The perfect moment, then, to unveil the new, bizarrely competent Pavement, with an LP on which, for the first time, the various instruments sound in relative equilibrium with each other, and relatively sure about which direction a particular song is headed. Much of the credit for this must go to Radiohead/ Beck / REM producer Nigel Godrich, who has corralled the band's innate waywardness impressively; even Stephen Malkmus's vocal idiosyncrasies - on their day, the most irritating in all of rock - are rendered here with an affectionate appeal that will doubtless constitute a betrayal for their most resolutely lo-fi followers, but which enables the rest of us to engage with them more pleasurably.
It's still anybody's guess what Malkmus is singing about at any given point, but somehow his lines seem to fit their settings more congruently than before, even when he's rushing to fit 15 words into a space meant for five. The music, meanwhile, has a weatherbeaten grandeur unlike any previous Pavement album, along with a sackful of early-Seventies references to bands such as Pentangle (a folk-jazz version of "Speak, See, Remember") and The Groundhogs (the raucous blues-swing rave-up "Platform Blues", Jonny Greenwood wailing impressively on blues harp); sometimes, their more outlandish creations sound like mix'n'match experiments to see what might result if, say, a Pink Floyd cosmic miasma were stalked by a Jimmy Page riff ("The Hexx").
Though Pavement still take cavalier delight in working the narrow space between eccentricity and wilful abstrusion, they do it more profitably than usual here on tracks such as the lovely, uplifting "You Are A Light", the Wilco-esque "Major Leagues", and the folk-rockabilly ramble "Folk Jam". Thanks, presumably, to Godrich, there's an inner sense and coherence to these performances that surmounts their occasional odd manoeuvres, and that makes Malkmus's tentative instruction to "Bring on the major leagues" comprehensible as a song of accession - albeit a typically self-effacing, anti-triumphalist one.
GERI HALLIWELL
Schizophonic Chrysalis
The first solo-Spice album has natural affinities with earlier group efforts, not least in the programme of dancers, smoochers and simple toe- tappers assembled - there's even a token Spanish track, "Mi Chico Latino", for the holiday market. Sensibly, it opens with the single "Look At Me", which, like her dancing, has swagger rather than panache.
But for such a strong-willed, hearty - not to mention wealthy - lass, she doesn't half whinge: between her demands for respect and her bitchy hints at the Spice experience, there's little here to interest those not already fascinated by the Ginger personality.

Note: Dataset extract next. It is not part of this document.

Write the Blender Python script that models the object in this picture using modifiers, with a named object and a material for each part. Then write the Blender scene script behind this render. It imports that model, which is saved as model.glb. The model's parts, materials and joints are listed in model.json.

Which would be fine, were it not done so crassly; for each decent line such as "Wipe that Prada smile from your Rada face" (miaow!), there are entire songs that are composed by furious rifling through the cliche cabinet. Take "Walkaway", where she claims "Solitude and loneliness have been a (sic) friend of mine", before going on to ask, "Who knows just where I'm going? Does tomorrow belong to me?". No, Geri, that was the Nazis.
GAY DAD
Leisurenoise London
HYPE HAS its own specific gravity, a force that needs to be handled carefully, lest it crush the object of its attention. The slip-roads of fame are littered with the carcasses of one-time next big things that proved unequal to the pressures involved, and it remains to be seen whether Gay Dad join them, or cruise past into the fast lane of pop stardom.

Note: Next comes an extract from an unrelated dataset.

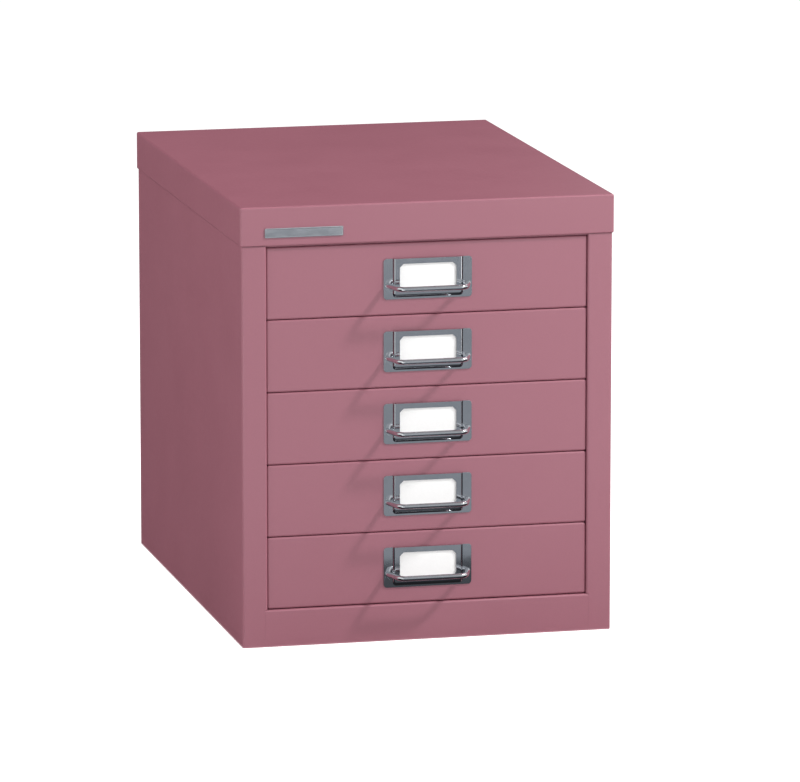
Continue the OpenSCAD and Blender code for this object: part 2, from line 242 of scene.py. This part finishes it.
# ---- Inner frame --------------------------------------------------------------------------------
# Base pan, crossrail behind the lid, lid stiffener and four top-hat uprights. They are folded from
# the same sheet, and the enamel reaches them thinner and duller.
inner_pink = (0.290, 0.106, 0.140)
inner_enamel = new_material(
    "inner_enamel", enamel_skin,
    {"Colour": (*inner_pink, 1), "Roughness": 0.50, "Peel": 1.6, "Waves": 1.0}, {})
dress("base_pan", inner_enamel, whole_faces=False)
for frame_node in ("top_crossrail", "lid_stiffener", "upright_front_left", "upright_front_right",
                   "upright_rear_left", "upright_rear_right"):
    dress(frame_node, inner_enamel)

# ---- Runners ------------------------------------------------------------------------------------
# Ten channels of 0.9 mm steel, one on each side of each drawer, welded to the uprights. Each has a
# stop pressed down near its front end.
drawers = range(1, 1 + sum(body.startswith("drawer_") for body in frame["bodies"]))
for number in drawers:
    for side in ("left", "right"):
        dress(f"runner_{side}_{number}", inner_enamel)

# ---- Lid ----------------------------------------------------------------------------------------
# One flat sheet of the same steel folded down on all four sides, its corners welded and ground
# smooth, with the lower edge of the skirt hemmed inwards. It drops over the neck of the carcass.
sheet_t = 0.9 * MM
lid_edge_r = 1.5 * MM
hem_height = 7.0 * MM
smallest_r = 0.05 * MM
arc_steps = 6


def round_rect(half_w, half_h, radius):
    """Points round a rectangle with round corners, anticlockwise."""
    points = []
    for quarter, (side, end) in enumerate(((1, 1), (-1, 1), (-1, -1), (1, -1))):
        for step in range(arc_steps + 1):
            angle = math.radians(90 * (quarter + step / arc_steps))
            points.append((side * (half_w - radius) + radius * math.cos(angle),
                           end * (half_h - radius) + radius * math.sin(angle)))
    return points


def arc(centre, radius, start, end):
    """Points along an arc, with its angles in degrees."""
    angles = [math.radians(start + (end - start) * step / arc_steps)
              for step in range(arc_steps + 1)]
    return [(centre[0] + radius * math.cos(a), centre[1] + radius * math.sin(a)) for a in angles]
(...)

On the strength of the archly-titled Leisurenoise, it's an each-way bet: buffed and polished by countless production accomplices, it's a meticulously crafted affair, with high, ringing harmonies chasing jangly soft-rock chords, but it remains hard to grasp the band's musical essence, veiled as it is behind influences ranging from the brash Alice Cooper-esque glam- rock of to a gamut of psychedelic and country-rock tropes that includes Love, The Eagles, and - more ominously - Kula Shaker. The lingering impression is of a Sassenach Del Amitri: a US-leaning pop-rock combo whose songs could do with a bit more attention before they reach the studio, rather than after.
SUPER FURRY ANIMALS
Guerilla Creation
THE TRACK-TITLE "Something's Come From Nothing" is as good an assessment as any of the creative drive that lies behind the Super Furry Animals, though, in truth, they're every bit as influenced by the faded stitches of rock's rich tapestry as Gay Dad. Their chosen threads are simply more arcane, and more amusingly wielded - at no point is it possible to pin the band down to a specific stylistic pastiche.

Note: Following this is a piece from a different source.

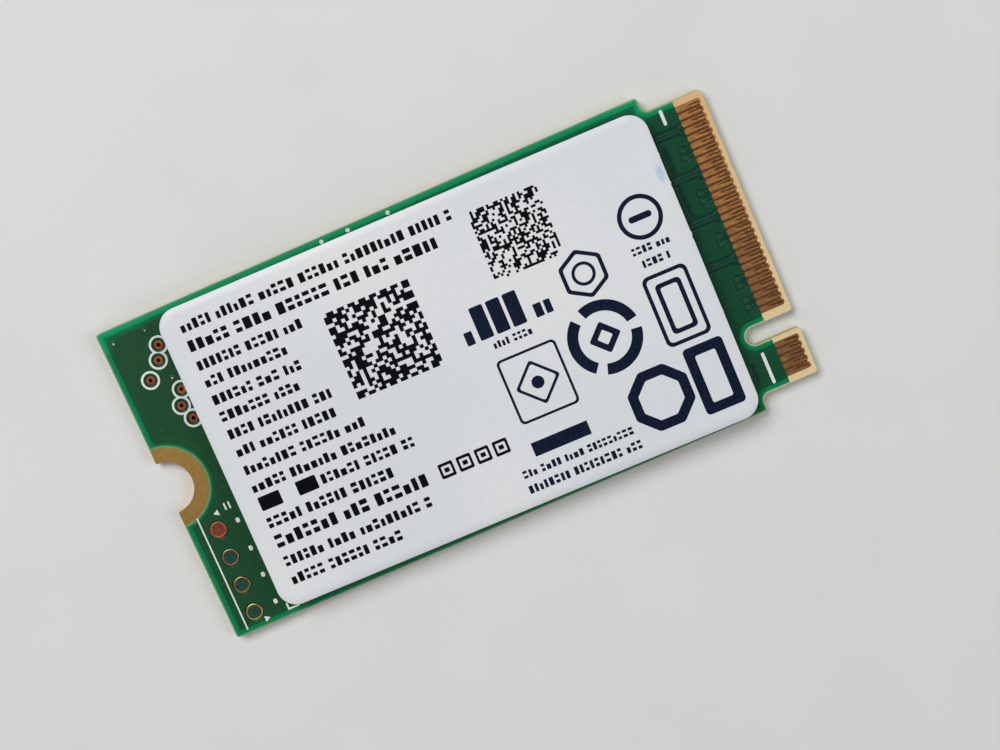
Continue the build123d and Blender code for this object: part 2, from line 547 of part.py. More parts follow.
save("inductor_coils", group(ind_coils))

# --------------------------------------------------------- power manager (QFN)
z0 = BOARD_T
a = PMIC["a"]
body = Pos(PMIC["x"], PMIC["y"], z0 + 0.02 + PMIC["h"] / 2) * Box(a, a, PMIC["h"])
leads, qsolder = [], []
for x, y, turn in qfn_pins(PMIC):
    leads.append(Pos(x, y, z0 + 0.02 + 0.1) * Rot(0, 0, turn) * Box(0.4, 0.24, 0.2))
    cx, cy = local(x, y, turn, 0.12, 0)
    qsolder.append(Pos(cx, cy, (ZC3 + z0 + 0.02) / 2) * Rot(0, 0, turn) * Box(0.62, 0.24, z0 + 0.02 - ZC3))
paddle = Pos(PMIC["x"], PMIC["y"], z0 + 0.02 + 0.1) * Box(2.4, 2.4, 0.2)
pmic_die = Pos(PMIC["x"], PMIC["y"], z0 + 0.22 + 0.1) * Box(1.8, 1.8, 0.2)
dimple = Pos(PMIC["x"] - 1.45, PMIC["y"] + 1.45, z0 + 0.02 + PMIC["h"]) * Cylinder(0.18, 0.06)
body = body - leads - paddle - pmic_die - dimple
qsolder.append(Pos(PMIC["x"], PMIC["y"], (ZC3 + z0 + 0.02) / 2) * Box(2.4, 2.4, z0 + 0.02 - ZC3))
save("power_manager_mould", body)
save("power_manager_leads", group(leads + [paddle]))
save("power_manager_die", pmic_die)
solder += qsolder

# ------------------------------------------------------------------- crystal
c = CRYSTAL
zc = BOARD_T + 0.02
base = Pos(c["x"], c["y"], zc + 0.2) * Box(c["l"], c["w"], 0.40)
base = chamfer(base.edges().filter_by(Axis.Z), 0.12)
base -= Pos(c["x"], c["y"], zc + 0.28) * Box(c["l"] - 0.6, c["w"] - 0.6, 0.24)
cpads = [Pos(c["x"] + px, c["y"] + py, zc + 0.02) * Box(0.75, 0.65, 0.04) for px, py in CR_PADS]
base = base - cpads
lid = Pos(c["x"], c["y"], zc + 0.40 + 0.05) * Box(c["l"] - 0.14, c["w"] - 0.14, 0.10)
lid = fillet(lid.edges().filter_by(Axis.Z), 0.15)
lid = chamfer(lid.faces().sort_by(Axis.Z)[-1].edges(), 0.03)
blank = Pos(c["x"], c["y"], zc + 0.30) * Box(1.5, 1.1, 0.06)
posts = [Pos(c["x"] - 0.6, c["y"] + s * 0.4, zc + 0.215) * Box(0.2, 0.2, 0.11) for s in (-1, 1)]
save("crystal_base", base + posts[0] + posts[1])
save("crystal_lid", lid)
save("crystal_blank", blank)
save("crystal_terminals", group(cpads))
for px, py in CR_PADS:
    solder.append(Pos(c["x"] + px * 1.06, c["y"] + py * 1.06, (ZC3 + zc) / 2) * Box(0.8, 0.7, zc - ZC3))

# ----------------------------------------------------------------- regulator
g = REGULATOR
zr = BOARD_T + 0.10
body = Pos(g["x"], g["y"], zr + g["h"] / 2 - 0.02) * Box(g["l"], g["w"], g["h"] - 0.04)
body = chamfer(body.faces().sort_by(Axis.Z)[-1].edges(), 0.10)
reg_leads = []
for px, s in REG_LEADS:
    t = 0.13
    pts = [(s * 0.55, 1.28), (s * 1.0, 1.28), (s * 1.14, 0.83), (s * 1.45, 0.83), (s * 1.45, 0.83 + t),
           (s * 1.22, 0.83 + t), (s * 1.09, 1.28 + t), (s * 0.55, 1.28 + t), (s * 0.55, 1.28)]
    f = extrude(Plane.YZ * make_face(Polyline(*pts)), amount=0.2, both=True)
    reg_leads.append(Pos(g["x"] + px, g["y"], 0) * f)
    solder.append(box(g["x"] + px - 0.22, g["x"] + px + 0.22, *sorted((g["y"] + s * 1.02, g["y"] + s * 1.6)), ZC3, 0.83))
save("regulator_body", body - reg_leads)
save("regulator_leads", group(reg_leads))
save("solder_joints", group(solder))


# ----------------------------------------------------------- array packages
def balls(places, r):
    z0, z1 = BOARD_T, BOARD_T + STANDOFF
    mid = (z0 + z1) / 2
    prof = make_face(Polyline(
        (0, z0), (BALL_LAND_R, z0), (r, mid), (BALL_LAND_R, z1), (0, z1), (0, z0)))
    one = revolve(Plane.XZ * prof, Axis.Z)
    return group([Pos(x, y, 0) * one for x, y in places])


def package(p):
    z0 = BOARD_T + STANDOFF
    z1 = z0 + SUBSTRATE_T
    z2 = BOARD_T + PACKAGE_TOP
    sub = box(p["x"] - p["l"] / 2, p["x"] + p["l"] / 2, p["y"] - p["w"] / 2, p["y"] + p["w"] / 2, z0, z1)
    mould = box(p["x"] - p["l"] / 2, p["x"] + p["l"] / 2, p["y"] - p["w"] / 2, p["y"] + p["w"] / 2, z1, z2)
    mould = fillet(mould.edges().filter_by(Axis.Z), 0.12)
    mould = chamfer(mould.faces().sort_by(Axis.Z)[-1].edges(), 0.04)
    mould -= Pos(p["x"] + p["l"] / 2 - 0.9, p["y"] + p["w"] / 2 - 0.9, z2) * Cylinder(0.35, 0.08)
    return sub, mould, z1


def wire(place, x_die, z_die, x_pad, z_pad, t=0.03):
    """A bonded wire in its own plane, as a thin bent strip."""
    top = z_die + 0.10
    xm = x_die + (x_pad - x_die) * 0.35
    s = 1 if x_pad > x_die else -1
    pts = [(x_die, z_die), (x_die, top), (xm, top), (x_pad, z_pad + t), (x_pad, z_pad), (x_pad - s * t * 1.6, z_pad),
           (xm - s * t * 0.4, top - t), (x_die + s * t, top - t), (x_die + s * t, z_die), (x_die, z_die)]
    return place * extrude(Plane.XZ * make_face(Polyline(*pts)), amount=t / 2, both=True)


# Flash package: four stepped dies.
sub, mould, zt = package(FLASH)
DIE_T, FILM_T, STEP = 0.085, 0.015, 0.35
dies, films_f, wires = [], [], []
for k in range(4):
    zk = zt + k * (DIE_T + FILM_T)
    cx, cy = FLASH["x"] - 0.5 + k * STEP, FLASH["y"]
    films_f.append(Pos(cx, cy, zk + FILM_T / 2) * Box(8.4, 13.5, FILM_T))
    dies.append(Pos(cx, cy, zk + FILM_T + DIE_T / 2) * Box(8.4, 13.5, DIE_T))
x_edge = FLASH["x"] - 0.5 - 4.2
for j in range(14):
    y = FLASH["y"] - 6.2 + j * 0.95
    xk = x_edge + (3 if j % 2 else 0) * STEP + 0.08
    zk = zt + (4 if j % 2 else 1) * (DIE_T + FILM_T)
    wires.append(wire(Pos(0, y, 0), xk, zk, x_edge - 0.5, zt))
mould_f = mould - [Pos(0, 0, 0) * s for s in dies + films_f] - wires
save("flash_substrate", sub)
save("flash_mould", mould_f)
save("flash_dies", group(dies))
save("flash_die_films", group(films_f))
save("flash_bond_wires", group(wires))
save("flash_solder_balls", balls(FLASH_BALLS, 0.22))

# Controller package: one die, wires on all four sides.
sub, mould, zt = package(CONTROLLER)
die = Pos(CONTROLLER["x"], CONTROLLER["y"], zt + FILM_T + 0.09) * Box(4.8, 4.8, 0.18)
film = Pos(CONTROLLER["x"], CONTROLLER["y"], zt + FILM_T / 2) * Box(4.8, 4.8, FILM_T)
wires = []
for side in range(4):
    for j in range(6):
        t = -2.0 + j * 0.8
        place = Pos(CONTROLLER["x"], CONTROLLER["y"], 0) * Rot(0, 0, 90 * side) * Pos(0, t, 0)
        wires.append(wire(place, 2.3, zt + FILM_T + 0.18, 3.3, zt))
save("controller_substrate", sub)
save("controller_mould", mould - die - film - wires)
save("controller_die", die)
save("controller_die_film", film)
save("controller_bond_wires", group(wires))
save("controller_solder_balls", balls(CONTROLLER_BALLS, 0.20))

# --------------------------------------------------------------------- label
turned = Pos(LABEL_CX, LABEL_CY) * Rot(0, 0, LABEL_TURN)
label_plan = turned * RectangleRounded(LABEL_L, LABEL_W, LABEL_R)
save("label_adhesive", slab(label_plan, Z_LABEL, Z_LABEL + ADHESIVE_T))
save("label_film", slab(label_plan, Z_LABEL + ADHESIVE_T, Z_LABEL + ADHESIVE_T + LABEL_T))

# Printing: plain bars for lines of type, random blocks for the data squares,
# and plain geometric marks.  Places are in the label's own frame.
rng = random.Random(42)
ink = []


def word_bars(x0, x1, y, h, gap):
    x = x0
    while x < x1 - h:
        n = rng.uniform(2.2, 6.5) * h
        e = min(x + n, x1)
        if x1 - e < 1.5 * h:
            e = x1
        ink.append(Pos((x + e) / 2, y) * Rectangle(e - x, h * 0.62))
        x = e + gap


LINES = [
    (-15.85, 3.5, 9.20, 0.80), (-15.85, 2.2, 7.90, 0.95), (-15.85, -8.4, 6.50, 0.66), (-15.85, -9.5, 5.33, 0.66),
    (-15.85, -9.4, 4.10, 0.66), (-15.85, -10.0, 2.85, 0.66), (-15.85, -8.5, 1.60, 0.66), (-15.85, -8.6, 0.25, 0.66),
    (-15.85, -7.1, -1.00, 0.66), (-15.85, -5.3, -2.30, 0.66), (-15.85, -4.9, -3.45, 0.66), (-15.85, -6.9, -4.85, 0.75),
    (-15.85, -5.0, -6.10, 0.95), (-4.2, 0.8, -6.05, 1.10), (-15.85, -5.4, -7.55, 0.70), (-15.85, -7.9, -8.90, 0.70),
    (2.3, 5.2, 0.05, 0.42), (0.7, 8.9, -8.60, 0.60), (0.7, 8.9, -9.62, 0.66),
    (12.9, 15.7, 1.98, 0.50), (13.3, 15.3, 1.02, 0.50),
]
for x0, x1, y, h in LINES:
    word_bars(x0, x1, y, h, 0.42)


def data_square(cx, cy, side, n):
    c = side / n
    for i in range(n):
        j = 0
        while j < n:
            if rng.random() < 0.5:
                k = j
                while k + 1 < n and rng.random() < 0.5:
                    k += 1
                ink.append(Pos(cx - side / 2 + (j + k + 1) / 2 * c, cy - side / 2 + (i + 0.5) * c)
                           * Rectangle((k - j + 1) * c * 0.96, c * 0.94))
                j = k + 2
            else:
                j += 1


data_square(-4.1, 3.3, 6.0, 12)
data_square(6.55, 6.15, 4.8, 12)
marks = []
marks += [Pos(14.3, 3.85) * (Circle(1.42) - Circle(1.12)), Pos(14.3, 3.85) * Circle(0.42)]
hexa = Pos(9.6, 1.95) * (RegularPolygon(1.62, 6) - RegularPolygon(1.25, 6))
marks += [hexa, Pos(9.6, 1.95) * Circle(0.42)]
marks += [Pos(9.25, -2.35) * (Circle(2.45) - Circle(1.82)), Pos(9.25, -2.35) * RegularPolygon(1.0, 4)]
marks += [Pos(2.0, 1.75) * Rot(0, 0, 0) * Rectangle(0.9, 2.0), Pos(3.4, 1.75) * Rectangle(0.9, 2.0),
          Pos(4.8, 1.75) * Rectangle(0.9, 2.0)]
marks += [Pos(14.3, -2.3) * (RectangleRounded(3.0, 4.8, 0.5) - RectangleRounded(1.9, 3.7, 0.3))]
marks += [Pos(4.1, -3.3) * (RectangleRounded(4.2, 4.2, 0.4) - RectangleRounded(3.6, 3.6, 0.25)),
          Pos(4.1, -3.3) * Rot(0, 0, 45) * (Rectangle(2.3, 2.3) - Rectangle(1.8, 1.8)),
          Pos(4.1, -7.3) * Rectangle(4.0, 0.9)]
marks += [Pos(10.0, -7.6) * Rot(0, 0, 45) * (Rectangle(3.1, 3.1) - Rectangle(1.9, 1.9))]
marks += [Pos(14.5, -7.6) * (Rectangle(2.9, 4.2) - Rectangle(1.6, 2.9))]
ink_plan = turned * (Sketch() + (ink + marks))
zi = Z_LABEL + ADHESIVE_T + LABEL_T
save("label_print", slab(ink_plan, zi, zi + INK_T))

print(len(written), "nodes")
for k, v in written.items():
    print(f"  {k}: {len(v)} solids")
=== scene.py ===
import bpy, bmesh, json, math, random
import numpy as np
from mathutils import Matrix, Vector


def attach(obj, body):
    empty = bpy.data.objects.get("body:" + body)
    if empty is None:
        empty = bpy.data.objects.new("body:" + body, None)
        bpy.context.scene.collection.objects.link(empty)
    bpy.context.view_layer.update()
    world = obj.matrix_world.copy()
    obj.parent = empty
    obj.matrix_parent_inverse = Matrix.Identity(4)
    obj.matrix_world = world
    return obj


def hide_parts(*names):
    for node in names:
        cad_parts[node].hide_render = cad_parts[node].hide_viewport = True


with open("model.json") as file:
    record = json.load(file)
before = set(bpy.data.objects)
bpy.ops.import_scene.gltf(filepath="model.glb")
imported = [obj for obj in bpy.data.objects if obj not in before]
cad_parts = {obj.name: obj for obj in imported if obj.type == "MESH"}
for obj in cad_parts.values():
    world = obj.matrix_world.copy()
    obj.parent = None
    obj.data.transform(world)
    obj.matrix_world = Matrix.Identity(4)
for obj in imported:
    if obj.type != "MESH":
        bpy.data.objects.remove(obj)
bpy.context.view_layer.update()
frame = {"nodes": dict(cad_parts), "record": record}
NODES = frame["nodes"]
MM = 0.001
rng = random.Random(7)


def lin(r, g, b):
    """sRGB 0-255 to linear RGBA."""
    out = []
    for c in (r, g, b):
        c /= 255.0
        out.append(c / 12.92 if c <= 0.04045 else ((c + 0.055) / 1.055) ** 2.4)
    return (*out, 1.0)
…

This is a highly seasoned post-modern soup in which the various flavours blend in odd combinations: "Night Vision", for instance, occupies a place somewhere between the declamatory new wave of Joy Division and the pounding Euro-motorik of Station to Station, while "The Door to this House Remains Open" adds their usual florid psychedelia. It doesn't always work - "Chewing Chewing Gum" is the kind of folly the Smiley Smile-era Beach Boys were overly fond of - but there's enough to delight the most jaded of pop palates in SFA's mix of sample-collage grooves and Todd Rundgren-style clever- pop.
RED HOT CHILI PEPPERS
Californication Warner Bros
THE CHILI Peppers' latest album follows a familiar course, with hyperactive punk-funk grooves, and lyrics mostly reflecting Anthony Kiedis's love/hate relationship with the West Coast lifestyle, an enviably sun-kissed way of having one's cake and eating it, over and over again. But he lapses too readily into alliterative gibberish and rhyming doggerel, as on "Around The World", a rude American travelogue that's their hornier equivalent of "California Girls".
Between the bouncing bionic funk and the reflective ballads, though, it all seems much of a muchness, and an overdone one at that - it's effectively a reversion to the successful formula of Blood Sugar Sex Magik after the tentative new steps of One Hot Minute. Sadly, the homogeneity gained through the return of John Frusciante is rather outweighed by the loss of former Jane's Addiction member Dave Navarro, an infinitely more versatile and imaginative guitarist. It's like opting for Microsoft's Windows after trying Apple Mac operating system.